2006-11-13 22:53:04 | 脳の議論

 Aは黒い部分をひとつひとつ何を表しているかというように考えてしまうとなんだか分からなくなります。
 全体として何に見えるかという問題で、なにげなく見てパッと分かればいいのですが、考えてしまうと分かりにくくなります。
 分かりにくいときは、はっきり見ようとせずにボンヤリと焦点をあわせないで見るか、目を細めて全体がぼやけて見えるようにすると、犬だということが分かります。
 どの部分がどうというふうに、はっきりとは説明できないけれども、全体的なイメージとして輪郭がつかめ、犬だと直観するのです。

 Bは線画が重なっていて、全体としての輪郭というものはありません。
 いくつかのものの輪郭がかさなりあっているので、重なりの部分に注意を奪われてしまうと一つ一つのものの輪郭が分からなくなります。
 重なってはいても、いくつかの図形をそれぞれ別のものとして同時に見ることが要求されます。
 自動車、栓抜き、かなづち、ハンドバッグ、ティーカップセットなどと見ていって、いちばん大きなビンに気がつかなかったりします。

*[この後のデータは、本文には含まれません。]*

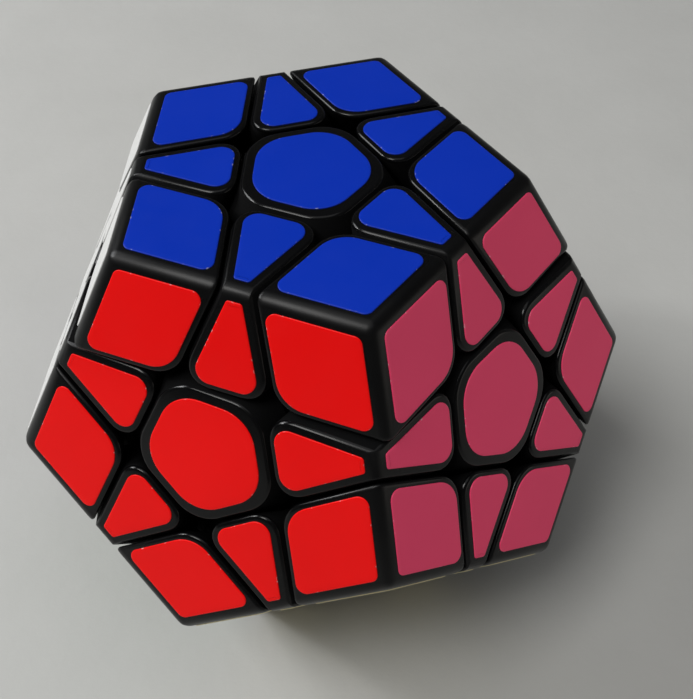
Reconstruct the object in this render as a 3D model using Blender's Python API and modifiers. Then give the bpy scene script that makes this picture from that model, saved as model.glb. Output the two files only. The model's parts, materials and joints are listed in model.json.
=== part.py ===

 普通の人はこれらの課題はそれほど難しくはないのですが、右脳に損傷を受けた人の場合はかなり難しいと言われています。
 ところが子供の場合もこのような、課題は楽ではないといいます。
 脳はまず右脳から発達するので、子供であっても右脳は発達していて、このような課題は難しくはないはずです。
 高齢者の場合もこうした課題が不得意になってきていて、脳の衰えのせいだとされるのですが、先に発達し右脳が後から衰えるはずなので右脳が衰えたからではないはずです。
 
 高齢者の場合は視力の衰えとか、老眼の進行などで細かい部分をよく見ようとして注意の範囲が狭まってしまうということがあります。
 そうすると細かい部分しか分からないということで、右脳が損傷した場合と似たような結果となるので、右脳が衰えたとされてしまう可能性があります。
 子供の場合は視覚経験の不足の可能性があり、必ずしも右脳の発達不足とはいえない可能性もあります。
 右脳損傷の患者と同じことが不得意だからといって、右脳が未発達とか右脳が衰えたとするのは早とちりの可能性があるのです。